Data provided:
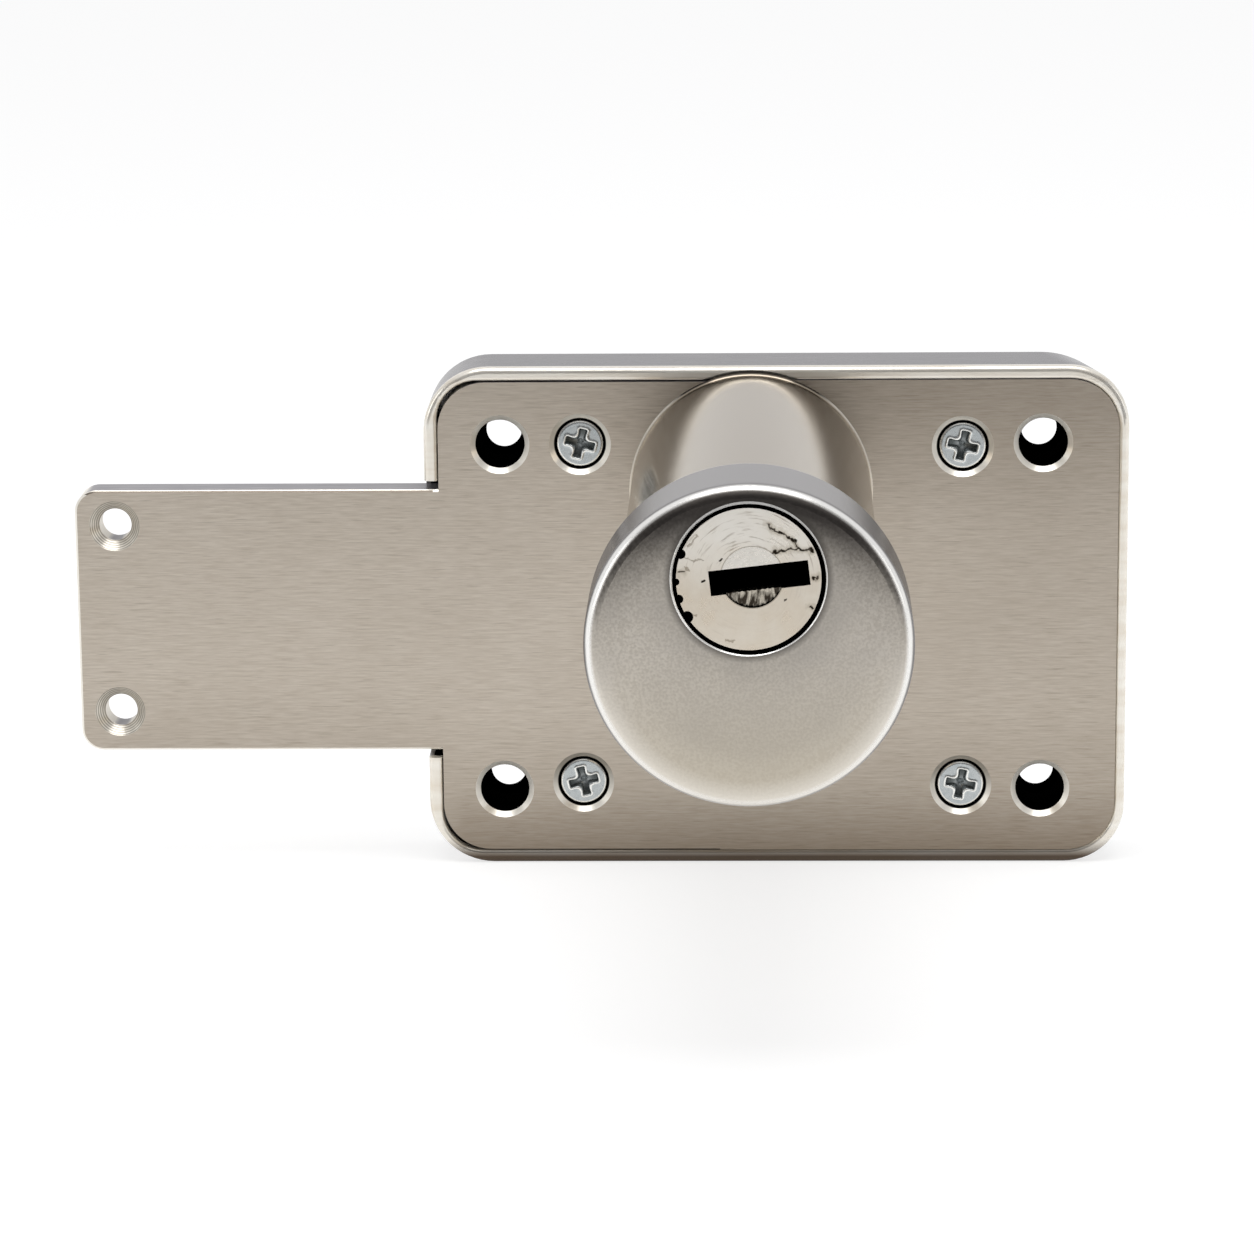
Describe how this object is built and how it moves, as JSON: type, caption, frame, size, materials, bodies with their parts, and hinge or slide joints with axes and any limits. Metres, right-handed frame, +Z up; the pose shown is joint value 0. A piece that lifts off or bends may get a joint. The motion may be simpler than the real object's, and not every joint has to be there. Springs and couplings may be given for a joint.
{
  "type": "three-turn door lock",
  "caption": "Surface door lock with a shallow case, a front plate with a drilled tongue, a long round key barrel and a geared bolt that key turns throw out of the case.",
  "frame": {"origin": "centre of the case's flat back face", "axes": "+X to the right as seen from the key side, along the bolt's throw and away from the tongue; +Y out of the case's back, away from the key; +Z up"},
  "size_m": [0.12, 0.088, 0.0598],
  "materials": {
    "brushed_plate": "brushed along the tongue, matt nickel",
    "case_steel": "matt nickel with bright rounded rim",
    "polished_nickel": "mirror polished",
    "satin_nickel": "satin with bright rounded edge",
    "plug_nickel": "worn turned face",
    "zinc_screw": "blue zinc plated",
    "dark_steel": "blackened",
    "brass": "turned",
    "spring_steel": "drawn wire",
    "tool_steel": "milled, lightly oiled",
    "bolt_steel": "ground, nickel plated"
  },
  "bodies": {
    "lock_body": {"case_shell": "case_steel", "front_plate": "brushed_plate", "cover_screws": "zinc_screw", "mounting_sleeves": "dark_steel", "barrel_housing": "polished_nickel", "barrel_screws": "zinc_screw", "barrel_head": "satin_nickel", "chamber_plugs": "brass", "plug_retainer_screw": "dark_steel", "gear_axle": "tool_steel", "bolt_guide_pins": "tool_steel", "pin_spring_1": "spring_steel", "pin_spring_2": "spring_steel", "pin_spring_3": "spring_steel", "pin_spring_4": "spring_steel", "pin_spring_5": "spring_steel"},
    "cylinder_plug": {"plug": "plug_nickel", "plug_face_insert": "plug_nickel", "tail_bar": "tool_steel", "drive_pinion": "tool_steel"},
    "reduction_gear": {"reduction_gear": "tool_steel"},
    "bolt": {"bolt": "bolt_steel"},
    "driver_pin_1": {"driver_pin_1": "brass"},
    "key_pin_1": {"key_pin_1": "brass"},
    "driver_pin_2": {"driver_pin_2": "brass"},
    "key_pin_2": {"key_pin_2": "brass"},
    "driver_pin_3": {"driver_pin_3": "brass"},
    "key_pin_3": {"key_pin_3": "brass"},
    "driver_pin_4": {"driver_pin_4": "brass"},
    "key_pin_4": {"key_pin_4": "brass"},
    "driver_pin_5": {"driver_pin_5": "brass"},
    "key_pin_5": {"key_pin_5": "brass"}
  },
  "joints": [
    {"name": "key_turn", "type": "hinge", "parent": "lock_body", "child": "cylinder_plug", "pos_m": [-0.0028, -0.088, 0.0215], "axis": [0, 1, 0], "range_deg": [0, 1080]},
    {"name": "gear_turn", "type": "hinge", "parent": "lock_body", "child": "reduction_gear", "pos_m": [-0.0028, -0.005, 0.0071], "axis": [0, 1, 0], "range_deg": [-360.5, 0.5]},
    {"name": "bolt_throw", "type": "slide", "parent": "lock_body", "child": "bolt", "axis": [1, 0, 0], "range_m": [0, 0.02513]},
    {"name": "pin_lift_1", "type": "slide", "parent": "lock_body", "child": "driver_pin_1", "axis": [0, 0, 1], "range_m": [-0.0006, 0.0012], "stiffness_N_per_m": 120, "deforming": ["pin_spring_1"]},
    {"name": "key_pin_lift_1", "type": "slide", "parent": "cylinder_plug", "child": "key_pin_1", "axis": [0, 0, 1], "range_m": [-0.00062, 0.00122]},
    {"name": "pin_lift_2", "type": "slide", "parent": "lock_body", "child": "driver_pin_2", "axis": [0, 0, 1], "range_m": [-0.0006, 0.0012], "stiffness_N_per_m": 120, "deforming": ["pin_spring_2"]},
    {"name": "key_pin_lift_2", "type": "slide", "parent": "cylinder_plug", "child": "key_pin_2", "axis": [0, 0, 1], "range_m": [-0.00062, 0.00122]},
    {"name": "pin_lift_3", "type": "slide", "parent": "lock_body", "child": "driver_pin_3", "axis": [0, 0, 1], "range_m": [-0.0006, 0.0012], "stiffness_N_per_m": 120, "deforming": ["pin_spring_3"]},
    {"name": "key_pin_lift_3", "type": "slide", "parent": "cylinder_plug", "child": "key_pin_3", "axis": [0, 0, 1], "range_m": [-0.00062, 0.00122]},
    {"name": "pin_lift_4", "type": "slide", "parent": "lock_body", "child": "driver_pin_4", "axis": [0, 0, 1], "range_m": [-0.0006, 0.0012], "stiffness_N_per_m": 120, "deforming": ["pin_spring_4"]},
    {"name": "key_pin_lift_4", "type": "slide", "parent": "cylinder_plug", "child": "key_pin_4", "axis": [0, 0, 1], "range_m": [-0.00062, 0.00122]},
    {"name": "pin_lift_5", "type": "slide", "parent": "lock_body", "child": "driver_pin_5", "axis": [0, 0, 1], "range_m": [-0.0006, 0.0012], "stiffness_N_per_m": 120, "deforming": ["pin_spring_5"]},
    {"name": "key_pin_lift_5", "type": "slide", "parent": "cylinder_plug", "child": "key_pin_5", "axis": [0, 0, 1], "range_m": [-0.00062, 0.00122]}
  ],
  "couplings": [
    {"joint": "gear_turn", "follows": "bolt_throw", "rad_per_m": -250},
    {"joint": "key_turn", "follows": "bolt_throw", "rad_per_m": 750},
    {"joint": "key_pin_lift_1", "follows": "pin_lift_1", "ratio": 1},
    {"joint": "key_pin_lift_2", "follows": "pin_lift_2", "ratio": 1},
    {"joint": "key_pin_lift_3", "follows": "pin_lift_3", "ratio": 1},
    {"joint": "key_pin_lift_4", "follows": "pin_lift_4", "ratio": 1},
    {"joint": "key_pin_lift_5", "follows": "pin_lift_5", "ratio": 1}
  ]
}
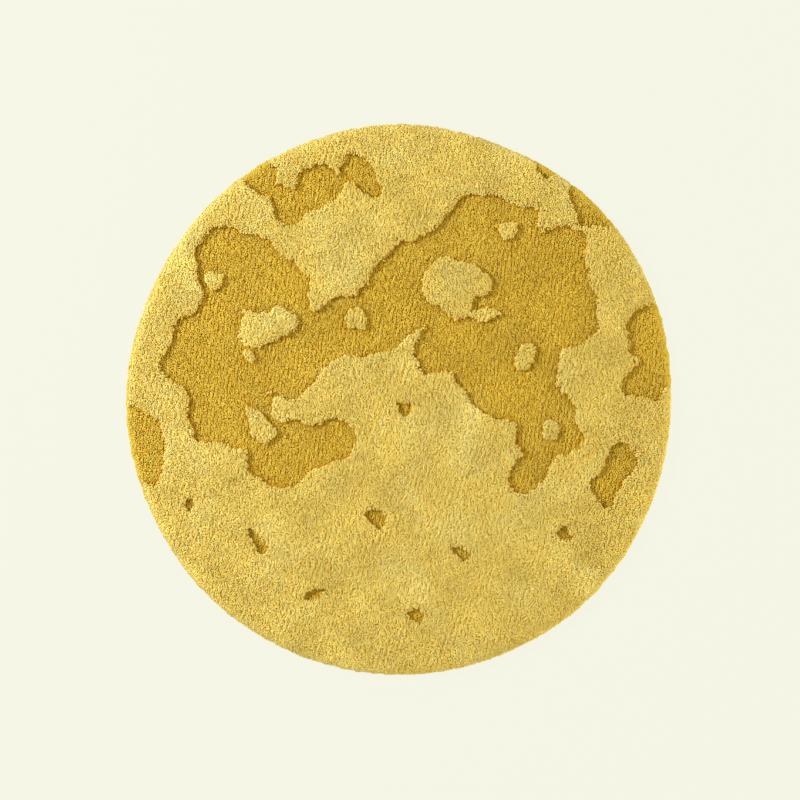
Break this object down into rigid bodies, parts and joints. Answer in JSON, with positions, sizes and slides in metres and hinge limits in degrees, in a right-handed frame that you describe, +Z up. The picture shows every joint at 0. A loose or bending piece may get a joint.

What is being asked:
Reproduce the full listing word for word.

Exercise result:
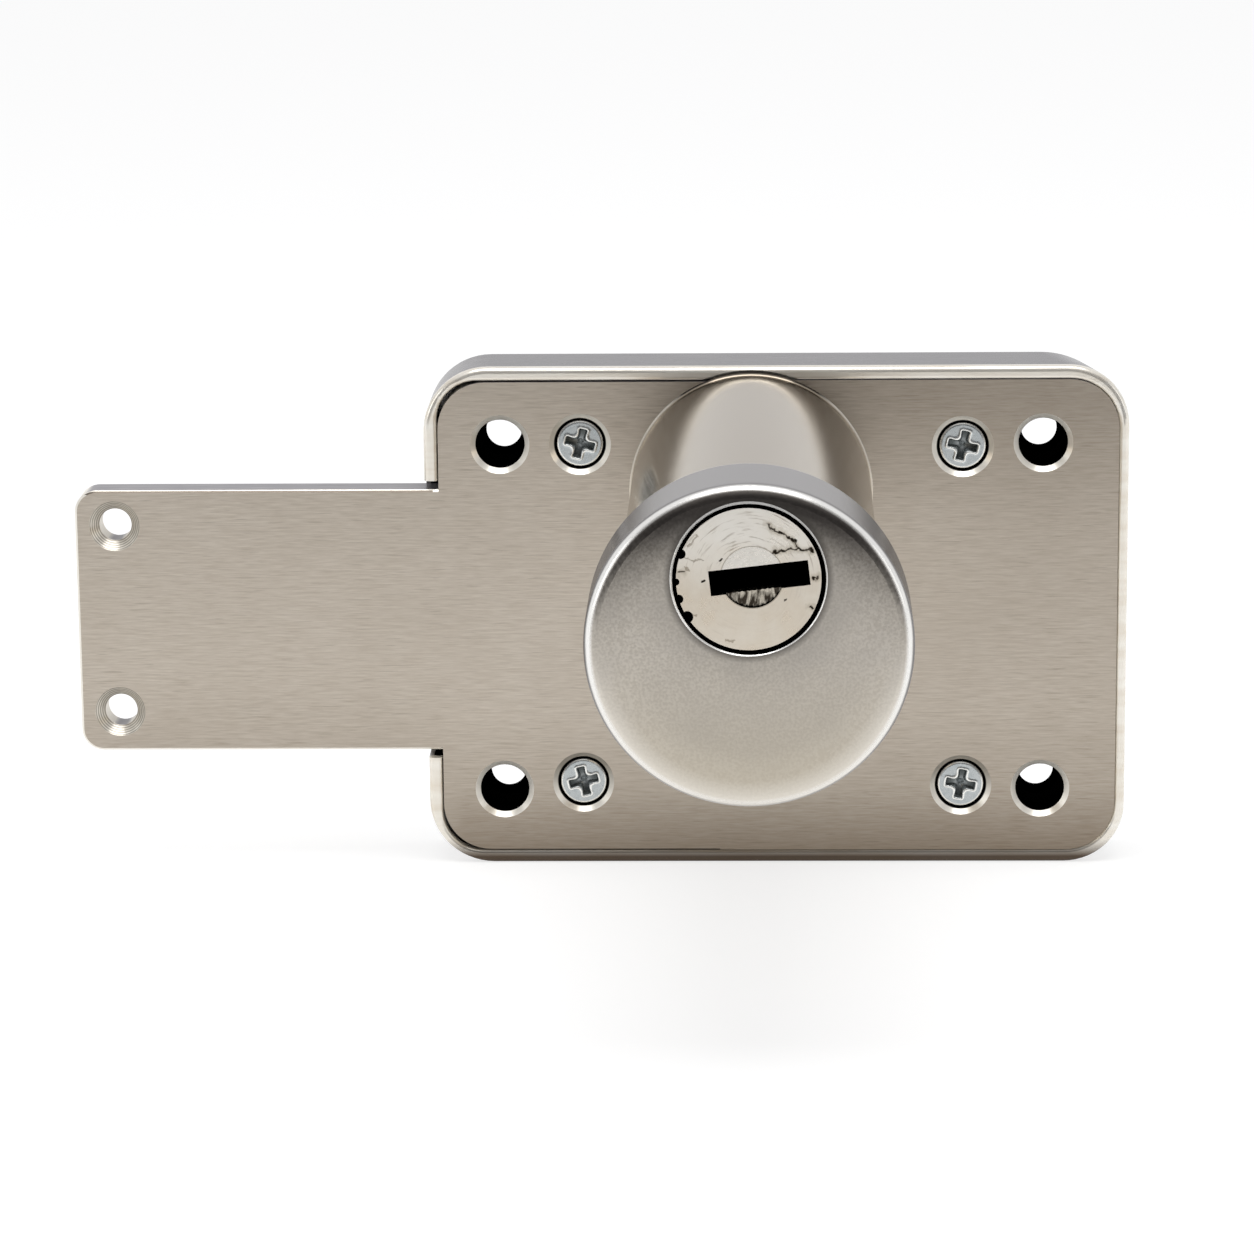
Describe how this object is built and how it moves, as JSON: type, caption, frame, size, materials, bodies with their parts, and hinge or slide joints with axes and any limits. Metres, right-handed frame, +Z up; the pose shown is joint value 0. A piece that lifts off or bends may get a joint. The motion may be simpler than the real object's, and not every joint has to be there. Springs and couplings may be given for a joint.
{
  "type": "three-turn door lock",
  "caption": "Surface door lock with a shallow case, a front plate with a drilled tongue, a long round key barrel and a geared bolt that key turns throw out of the case.",
  "frame": {"origin": "centre of the case's flat back face", "axes": "+X to the right as seen from the key side, along the bolt's throw and away from the tongue; +Y out of the case's back, away from the key; +Z up"},
  "size_m": [0.12, 0.088, 0.0598],
  "materials": {
    "brushed_plate": "brushed along the tongue, matt nickel",
    "case_steel": "matt nickel with bright rounded rim",
    "polished_nickel": "mirror polished",
    "satin_nickel": "satin with bright rounded edge",
    "plug_nickel": "worn turned face",
    "zinc_screw": "blue zinc plated",
    "dark_steel": "blackened",
    "brass": "turned",
    "spring_steel": "drawn wire",
    "tool_steel": "milled, lightly oiled",
    "bolt_steel": "ground, nickel plated"
  },
  "bodies": {
    "lock_body": {"case_shell": "case_steel", "front_plate": "brushed_plate", "cover_screws": "zinc_screw", "mounting_sleeves": "dark_steel", "barrel_housing": "polished_nickel", "barrel_screws": "zinc_screw", "barrel_head": "satin_nickel", "chamber_plugs": "brass", "plug_retainer_screw": "dark_steel", "gear_axle": "tool_steel", "bolt_guide_pins": "tool_steel", "pin_spring_1": "spring_steel", "pin_spring_2": "spring_steel", "pin_spring_3": "spring_steel", "pin_spring_4": "spring_steel", "pin_spring_5": "spring_steel"},
    "cylinder_plug": {"plug": "plug_nickel", "plug_face_insert": "plug_nickel", "tail_bar": "tool_steel", "drive_pinion": "tool_steel"},
    "reduction_gear": {"reduction_gear": "tool_steel"},
    "bolt": {"bolt": "bolt_steel"},
    "driver_pin_1": {"driver_pin_1": "brass"},
    "key_pin_1": {"key_pin_1": "brass"},
    "driver_pin_2": {"driver_pin_2": "brass"},
    "key_pin_2": {"key_pin_2": "brass"},
    "driver_pin_3": {"driver_pin_3": "brass"},
    "key_pin_3": {"key_pin_3": "brass"},
    "driver_pin_4": {"driver_pin_4": "brass"},
    "key_pin_4": {"key_pin_4": "brass"},
    "driver_pin_5": {"driver_pin_5": "brass"},
    "key_pin_5": {"key_pin_5": "brass"}
  },
  "joints": [
    {"name": "key_turn", "type": "hinge", "parent": "lock_body", "child": "cylinder_plug", "pos_m": [-0.0028, -0.088, 0.0215], "axis": [0, 1, 0], "range_deg": [0, 1080]},
    {"name": "gear_turn", "type": "hinge", "parent": "lock_body", "child": "reduction_gear", "pos_m": [-0.0028, -0.005, 0.0071], "axis": [0, 1, 0], "range_deg": [-360.5, 0.5]},
    {"name": "bolt_throw", "type": "slide", "parent": "lock_body", "child": "bolt", "axis": [1, 0, 0], "range_m": [0, 0.02513]},
    {"name": "pin_lift_1", "type": "slide", "parent": "lock_body", "child": "driver_pin_1", "axis": [0, 0, 1], "range_m": [-0.0006, 0.0012], "stiffness_N_per_m": 120, "deforming": ["pin_spring_1"]},
    {"name": "key_pin_lift_1", "type": "slide", "parent": "cylinder_plug", "child": "key_pin_1", "axis": [0, 0, 1], "range_m": [-0.00062, 0.00122]},
    {"name": "pin_lift_2", "type": "slide", "parent": "lock_body", "child": "driver_pin_2", "axis": [0, 0, 1], "range_m": [-0.0006, 0.0012], "stiffness_N_per_m": 120, "deforming": ["pin_spring_2"]},
    {"name": "key_pin_lift_2", "type": "slide", "parent": "cylinder_plug", "child": "key_pin_2", "axis": [0, 0, 1], "range_m": [-0.00062, 0.00122]},
    {"name": "pin_lift_3", "type": "slide", "parent": "lock_body", "child": "driver_pin_3", "axis": [0, 0, 1], "range_m": [-0.0006, 0.0012], "stiffness_N_per_m": 120, "deforming": ["pin_spring_3"]},
    {"name": "key_pin_lift_3", "type": "slide", "parent": "cylinder_plug", "child": "key_pin_3", "axis": [0, 0, 1], "range_m": [-0.00062, 0.00122]},
    {"name": "pin_lift_4", "type": "slide", "parent": "lock_body", "child": "driver_pin_4", "axis": [0, 0, 1], "range_m": [-0.0006, 0.0012], "stiffness_N_per_m": 120, "deforming": ["pin_spring_4"]},
    {"name": "key_pin_lift_4", "type": "slide", "parent": "cylinder_plug", "child": "key_pin_4", "axis": [0, 0, 1], "range_m": [-0.00062, 0.00122]},
    {"name": "pin_lift_5", "type": "slide", "parent": "lock_body", "child": "driver_pin_5", "axis": [0, 0, 1], "range_m": [-0.0006, 0.0012], "stiffness_N_per_m": 120, "deforming": ["pin_spring_5"]},
    {"name": "key_pin_lift_5", "type": "slide", "parent": "cylinder_plug", "child": "key_pin_5", "axis": [0, 0, 1], "range_m": [-0.00062, 0.00122]}
  ],
  "couplings": [
    {"joint": "gear_turn", "follows": "bolt_throw", "rad_per_m": -250},
    {"joint": "key_turn", "follows": "bolt_throw", "rad_per_m": 750},
    {"joint": "key_pin_lift_1", "follows": "pin_lift_1", "ratio": 1},
    {"joint": "key_pin_lift_2", "follows": "pin_lift_2", "ratio": 1},
    {"joint": "key_pin_lift_3", "follows": "pin_lift_3", "ratio": 1},
    {"joint": "key_pin_lift_4", "follows": "pin_lift_4", "ratio": 1},
    {"joint": "key_pin_lift_5", "follows": "pin_lift_5", "ratio": 1}
  ]
}
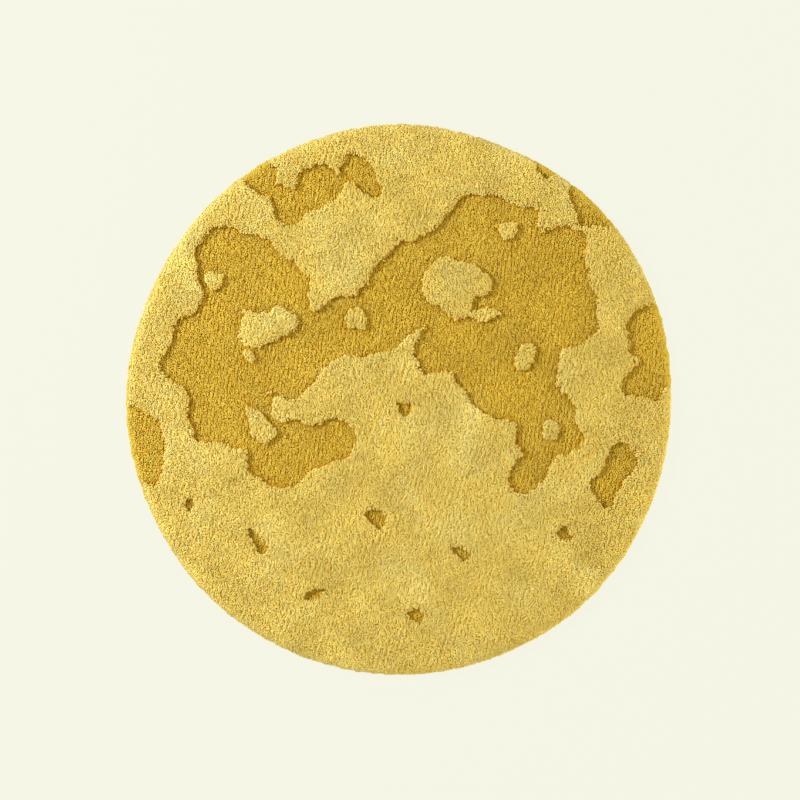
Break this object down into rigid bodies, parts and joints. Answer in JSON, with positions, sizes and slides in metres and hinge limits in degrees, in a right-handed frame that you describe, +Z up. The picture shows every joint at 0. A loose or bending piece may get a joint.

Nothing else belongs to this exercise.